What needs to be done: In full and without alteration, give the listing again.

** Begin **

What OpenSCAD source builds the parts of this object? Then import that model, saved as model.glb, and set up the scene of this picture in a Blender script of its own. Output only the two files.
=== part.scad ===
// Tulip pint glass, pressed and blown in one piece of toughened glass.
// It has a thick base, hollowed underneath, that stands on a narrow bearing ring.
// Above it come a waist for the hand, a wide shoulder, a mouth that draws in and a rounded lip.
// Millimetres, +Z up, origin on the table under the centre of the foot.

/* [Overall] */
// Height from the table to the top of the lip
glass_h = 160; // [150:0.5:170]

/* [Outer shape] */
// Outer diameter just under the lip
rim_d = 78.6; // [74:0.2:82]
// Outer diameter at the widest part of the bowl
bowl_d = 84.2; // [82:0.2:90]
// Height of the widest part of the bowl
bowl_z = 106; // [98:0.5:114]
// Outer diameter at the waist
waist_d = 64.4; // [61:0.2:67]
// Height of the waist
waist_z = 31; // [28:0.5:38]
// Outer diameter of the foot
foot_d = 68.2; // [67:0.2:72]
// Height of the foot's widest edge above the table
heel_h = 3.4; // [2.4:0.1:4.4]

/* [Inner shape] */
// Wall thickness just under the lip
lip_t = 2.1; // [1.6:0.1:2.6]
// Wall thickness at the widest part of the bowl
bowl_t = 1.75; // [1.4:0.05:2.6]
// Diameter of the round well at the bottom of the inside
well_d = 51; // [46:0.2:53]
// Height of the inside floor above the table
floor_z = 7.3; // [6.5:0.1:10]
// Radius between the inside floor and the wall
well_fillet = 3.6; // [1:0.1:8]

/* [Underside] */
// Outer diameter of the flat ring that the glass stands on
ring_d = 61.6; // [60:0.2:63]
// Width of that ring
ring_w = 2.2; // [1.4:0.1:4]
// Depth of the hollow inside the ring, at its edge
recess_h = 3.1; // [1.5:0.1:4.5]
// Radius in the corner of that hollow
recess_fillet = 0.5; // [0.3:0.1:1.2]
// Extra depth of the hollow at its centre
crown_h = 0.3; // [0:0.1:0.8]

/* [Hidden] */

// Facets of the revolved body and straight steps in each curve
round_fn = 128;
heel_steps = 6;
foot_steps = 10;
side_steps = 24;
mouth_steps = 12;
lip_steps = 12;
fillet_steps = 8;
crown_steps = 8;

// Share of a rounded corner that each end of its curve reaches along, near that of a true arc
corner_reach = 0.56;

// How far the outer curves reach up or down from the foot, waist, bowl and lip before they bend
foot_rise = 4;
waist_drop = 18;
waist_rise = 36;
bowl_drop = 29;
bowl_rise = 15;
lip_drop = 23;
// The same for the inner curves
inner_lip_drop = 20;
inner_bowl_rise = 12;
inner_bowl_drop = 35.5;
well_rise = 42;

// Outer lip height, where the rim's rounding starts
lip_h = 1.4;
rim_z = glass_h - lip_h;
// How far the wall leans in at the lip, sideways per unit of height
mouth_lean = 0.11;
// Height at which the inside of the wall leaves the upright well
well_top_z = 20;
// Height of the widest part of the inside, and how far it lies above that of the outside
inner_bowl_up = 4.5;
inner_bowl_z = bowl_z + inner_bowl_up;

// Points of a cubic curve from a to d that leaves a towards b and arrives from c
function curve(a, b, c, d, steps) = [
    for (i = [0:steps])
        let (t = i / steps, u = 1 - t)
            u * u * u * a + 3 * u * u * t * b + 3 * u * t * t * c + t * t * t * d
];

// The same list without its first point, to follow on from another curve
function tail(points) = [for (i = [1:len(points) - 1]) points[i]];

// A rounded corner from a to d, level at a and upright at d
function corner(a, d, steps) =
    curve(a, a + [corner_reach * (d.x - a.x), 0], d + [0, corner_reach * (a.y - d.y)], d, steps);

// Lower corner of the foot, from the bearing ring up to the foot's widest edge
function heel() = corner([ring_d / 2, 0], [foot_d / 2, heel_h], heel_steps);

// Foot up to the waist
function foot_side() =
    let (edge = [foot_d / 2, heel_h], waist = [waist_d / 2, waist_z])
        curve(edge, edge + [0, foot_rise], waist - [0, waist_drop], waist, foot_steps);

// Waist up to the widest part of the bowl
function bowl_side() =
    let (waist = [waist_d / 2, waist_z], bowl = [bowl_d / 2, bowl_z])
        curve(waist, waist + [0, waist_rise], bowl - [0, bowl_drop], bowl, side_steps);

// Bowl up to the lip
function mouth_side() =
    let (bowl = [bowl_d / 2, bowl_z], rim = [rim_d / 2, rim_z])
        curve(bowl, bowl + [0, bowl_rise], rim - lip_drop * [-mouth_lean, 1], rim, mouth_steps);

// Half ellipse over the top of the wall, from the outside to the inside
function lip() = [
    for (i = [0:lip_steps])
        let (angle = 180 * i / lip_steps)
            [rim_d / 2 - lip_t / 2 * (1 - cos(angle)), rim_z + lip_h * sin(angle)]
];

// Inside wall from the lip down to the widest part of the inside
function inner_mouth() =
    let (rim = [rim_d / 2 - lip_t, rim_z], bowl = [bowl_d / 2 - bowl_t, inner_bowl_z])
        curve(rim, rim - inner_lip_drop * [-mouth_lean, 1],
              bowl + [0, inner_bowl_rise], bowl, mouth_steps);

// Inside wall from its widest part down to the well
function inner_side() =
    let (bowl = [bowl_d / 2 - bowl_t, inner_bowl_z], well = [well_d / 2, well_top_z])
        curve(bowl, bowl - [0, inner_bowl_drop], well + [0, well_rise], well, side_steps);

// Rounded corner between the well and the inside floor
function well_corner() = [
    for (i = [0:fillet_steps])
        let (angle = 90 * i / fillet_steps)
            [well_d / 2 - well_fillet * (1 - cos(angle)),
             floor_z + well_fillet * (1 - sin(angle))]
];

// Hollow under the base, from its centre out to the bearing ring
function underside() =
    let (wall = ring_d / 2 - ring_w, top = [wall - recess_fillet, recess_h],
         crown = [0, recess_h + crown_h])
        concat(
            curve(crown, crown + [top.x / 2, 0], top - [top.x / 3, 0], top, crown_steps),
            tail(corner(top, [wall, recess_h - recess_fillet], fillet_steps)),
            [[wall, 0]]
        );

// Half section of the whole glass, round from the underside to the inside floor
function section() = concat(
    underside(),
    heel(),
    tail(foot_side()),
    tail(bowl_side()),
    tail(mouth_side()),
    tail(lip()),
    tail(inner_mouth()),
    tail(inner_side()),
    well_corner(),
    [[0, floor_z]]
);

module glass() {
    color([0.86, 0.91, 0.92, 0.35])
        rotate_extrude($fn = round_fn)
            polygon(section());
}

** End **

Task solution:
What OpenSCAD source builds the parts of this object? Then import that model, saved as model.glb, and set up the scene of this picture in a Blender script of its own. Output only the two files.
=== part.scad ===
// Tulip pint glass, pressed and blown in one piece of toughened glass.
// It has a thick base, hollowed underneath, that stands on a narrow bearing ring.
// Above it come a waist for the hand, a wide shoulder, a mouth that draws in and a rounded lip.
// Millimetres, +Z up, origin on the table under the centre of the foot.

/* [Overall] */
// Height from the table to the top of the lip
glass_h = 160; // [150:0.5:170]

/* [Outer shape] */
// Outer diameter just under the lip
rim_d = 78.6; // [74:0.2:82]
// Outer diameter at the widest part of the bowl
bowl_d = 84.2; // [82:0.2:90]
// Height of the widest part of the bowl
bowl_z = 106; // [98:0.5:114]
// Outer diameter at the waist
waist_d = 64.4; // [61:0.2:67]
// Height of the waist
waist_z = 31; // [28:0.5:38]
// Outer diameter of the foot
foot_d = 68.2; // [67:0.2:72]
// Height of the foot's widest edge above the table
heel_h = 3.4; // [2.4:0.1:4.4]

/* [Inner shape] */
// Wall thickness just under the lip
lip_t = 2.1; // [1.6:0.1:2.6]
// Wall thickness at the widest part of the bowl
bowl_t = 1.75; // [1.4:0.05:2.6]
// Diameter of the round well at the bottom of the inside
well_d = 51; // [46:0.2:53]
// Height of the inside floor above the table
floor_z = 7.3; // [6.5:0.1:10]
// Radius between the inside floor and the wall
well_fillet = 3.6; // [1:0.1:8]

/* [Underside] */
// Outer diameter of the flat ring that the glass stands on
ring_d = 61.6; // [60:0.2:63]
// Width of that ring
ring_w = 2.2; // [1.4:0.1:4]
// Depth of the hollow inside the ring, at its edge
recess_h = 3.1; // [1.5:0.1:4.5]
// Radius in the corner of that hollow
recess_fillet = 0.5; // [0.3:0.1:1.2]
// Extra depth of the hollow at its centre
crown_h = 0.3; // [0:0.1:0.8]

/* [Hidden] */

// Facets of the revolved body and straight steps in each curve
round_fn = 128;
heel_steps = 6;
foot_steps = 10;
side_steps = 24;
mouth_steps = 12;
lip_steps = 12;
fillet_steps = 8;
crown_steps = 8;

// Share of a rounded corner that each end of its curve reaches along, near that of a true arc
corner_reach = 0.56;

// How far the outer curves reach up or down from the foot, waist, bowl and lip before they bend
foot_rise = 4;
waist_drop = 18;
waist_rise = 36;
bowl_drop = 29;
bowl_rise = 15;
lip_drop = 23;
// The same for the inner curves
inner_lip_drop = 20;
inner_bowl_rise = 12;
inner_bowl_drop = 35.5;
well_rise = 42;

// Outer lip height, where the rim's rounding starts
lip_h = 1.4;
rim_z = glass_h - lip_h;
// How far the wall leans in at the lip, sideways per unit of height
mouth_lean = 0.11;
// Height at which the inside of the wall leaves the upright well
well_top_z = 20;
// Height of the widest part of the inside, and how far it lies above that of the outside
inner_bowl_up = 4.5;
inner_bowl_z = bowl_z + inner_bowl_up;

// Points of a cubic curve from a to d that leaves a towards b and arrives from c
function curve(a, b, c, d, steps) = [
    for (i = [0:steps])
        let (t = i / steps, u = 1 - t)
            u * u * u * a + 3 * u * u * t * b + 3 * u * t * t * c + t * t * t * d
];

// The same list without its first point, to follow on from another curve
function tail(points) = [for (i = [1:len(points) - 1]) points[i]];

// A rounded corner from a to d, level at a and upright at d
function corner(a, d, steps) =
    curve(a, a + [corner_reach * (d.x - a.x), 0], d + [0, corner_reach * (a.y - d.y)], d, steps);

// Lower corner of the foot, from the bearing ring up to the foot's widest edge
function heel() = corner([ring_d / 2, 0], [foot_d / 2, heel_h], heel_steps);

// Foot up to the waist
function foot_side() =
    let (edge = [foot_d / 2, heel_h], waist = [waist_d / 2, waist_z])
        curve(edge, edge + [0, foot_rise], waist - [0, waist_drop], waist, foot_steps);

// Waist up to the widest part of the bowl
function bowl_side() =
    let (waist = [waist_d / 2, waist_z], bowl = [bowl_d / 2, bowl_z])
        curve(waist, waist + [0, waist_rise], bowl - [0, bowl_drop], bowl, side_steps);

// Bowl up to the lip
function mouth_side() =
    let (bowl = [bowl_d / 2, bowl_z], rim = [rim_d / 2, rim_z])
        curve(bowl, bowl + [0, bowl_rise], rim - lip_drop * [-mouth_lean, 1], rim, mouth_steps);

// Half ellipse over the top of the wall, from the outside to the inside
function lip() = [
    for (i = [0:lip_steps])
        let (angle = 180 * i / lip_steps)
            [rim_d / 2 - lip_t / 2 * (1 - cos(angle)), rim_z + lip_h * sin(angle)]
];

// Inside wall from the lip down to the widest part of the inside
function inner_mouth() =
    let (rim = [rim_d / 2 - lip_t, rim_z], bowl = [bowl_d / 2 - bowl_t, inner_bowl_z])
        curve(rim, rim - inner_lip_drop * [-mouth_lean, 1],
              bowl + [0, inner_bowl_rise], bowl, mouth_steps);

// Inside wall from its widest part down to the well
function inner_side() =
    let (bowl = [bowl_d / 2 - bowl_t, inner_bowl_z], well = [well_d / 2, well_top_z])
        curve(bowl, bowl - [0, inner_bowl_drop], well + [0, well_rise], well, side_steps);

// Rounded corner between the well and the inside floor
function well_corner() = [
    for (i = [0:fillet_steps])
        let (angle = 90 * i / fillet_steps)
            [well_d / 2 - well_fillet * (1 - cos(angle)),
             floor_z + well_fillet * (1 - sin(angle))]
];

// Hollow under the base, from its centre out to the bearing ring
function underside() =
    let (wall = ring_d / 2 - ring_w, top = [wall - recess_fillet, recess_h],
         crown = [0, recess_h + crown_h])
        concat(
            curve(crown, crown + [top.x / 2, 0], top - [top.x / 3, 0], top, crown_steps),
            tail(corner(top, [wall, recess_h - recess_fillet], fillet_steps)),
            [[wall, 0]]
        );

// Half section of the whole glass, round from the underside to the inside floor
function section() = concat(
    underside(),
    heel(),
    tail(foot_side()),
    tail(bowl_side()),
    tail(mouth_side()),
    tail(lip()),
    tail(inner_mouth()),
    tail(inner_side()),
    well_corner(),
    [[0, floor_z]]
);

module glass() {
    color([0.86, 0.91, 0.92, 0.35])
        rotate_extrude($fn = round_fn)
            polygon(section());
}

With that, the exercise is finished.